Ultimately, the entire industry and its financial backers must be made aware that operations in de facto wilderness areas face higher risks and higher costs. Press coverage of monkeywrenching can drive this point home and alert the public in a manner that hurts the corporate image. The charge that monkeywrenching alienates public opinion stems from an incomplete understanding of propaganda and history. Scientific studies of propaganda and the press show that the vast majority of the public remembers the news in only the vaguest outline. Details rapidly fade from memory. Basic concepts like "opposition to logging" are all that are retained. History informs us that direct action engenders as much support as opposition. The American Revolution saw as many colonists enter the Tory ranks as enlisted in the Continental Army. During World War II, as many Frenchmen joined Nazi forces as participated in the famous French Underground. The majority of the public floats noncommittally between the conflicting forces.

Finally, the actions of monkeywrenchers invariably enhance the status and bargaining positions of more "reasonable" opponents. Industry considers mainline environmentalists to be radical until they get a taste of real radical activism. Suddenly the soft-sell of the Sierra Club and other white-shirt-and tie eco-bureaucrats becomes much more attractive and worthy of serious negotiation. These moderate environmentalists must condemn monkeywrenching so as to preserve their own image, but they should take full advantage of the credence it lends to their approach.

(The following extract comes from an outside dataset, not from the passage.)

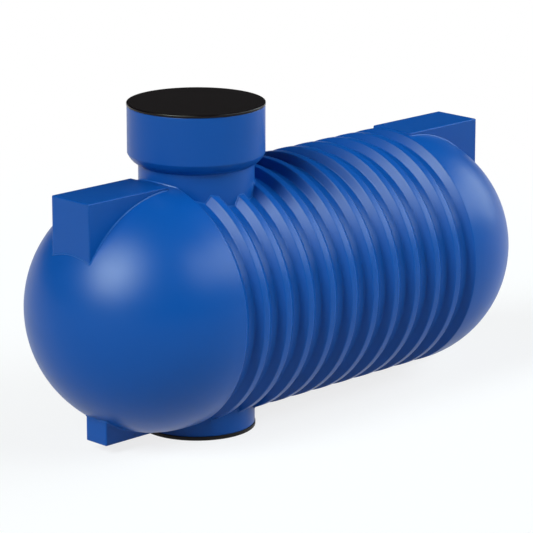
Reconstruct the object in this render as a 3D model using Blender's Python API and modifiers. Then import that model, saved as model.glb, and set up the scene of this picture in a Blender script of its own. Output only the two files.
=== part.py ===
"""A buried grease trap: a ribbed plastic tank on its side between two domed ends.

An access neck with a collar and a lift-off lid stands over one end, and a sump well hangs below it.
Moulded blocks on the domes take the inlet and the outlet pipe, and moulded feet steady the tank.
X runs along the tank from inlet to outlet, and Z is up from the level that the sump stands on.
"""

import math

import bmesh
import bpy

# Tank body, in metres
TANK_RADIUS = 0.600
WALL = 0.010
INLET_BAND = 0.056
OUTLET_BAND = 0.022
DOME_FLANGE = 0.010
SUMP_DROP = 0.050

# Ribbed wall, from one groove to the next
GROOVE_COUNT = 11
RIB_PITCH = 0.147
CREST_WIDTH = 0.035
GENTLE_SLOPE = 0.047
STEEP_SLOPE = 0.024
GROOVE_DEPTH = 0.040

# Access neck and, below it, the sump well, both of one size of tube
TUBE_SETBACK = 0.304
TUBE_RADIUS = 0.277
NECK_RISE = 0.045

# Collar and lid
COLLAR_LIP = 0.006
COLLAR_STEP = 0.052
SHOULDER_RISE = 0.052
SHOULDER_BULGE = 0.005
COLLAR_HEIGHT = 0.230
LID_OVERHANG = 0.002
LID_THICKNESS = 0.013
LID_EDGE = 0.004
SPIGOT_CLEARANCE = 0.005
SPIGOT_DEPTH = 0.025
SPIGOT_WALL = 0.008

# Plate under the sump well
BASE_OVERHANG = 0.003
BASE_THICKNESS = 0.019
BASE_EDGE = 0.003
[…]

As for other types of activism, picketing and sit-ins quickly lose their newsworthiness. Boycotts can't touch primary industries because they lack a consumer market. Even letter writing campaigns and lobbyists are losing ground as the high cost of television advertising places election financing in the hands of well-heeled industrial and labor union PAC's (Political Action Committees set up to undermine campaigns to "reform" laws). In these desperate times, it is difficult to be both close to the Earth and optimistic about her future. The hope that remains is found in the minds of those who care, and the hearts of those few who dare to act.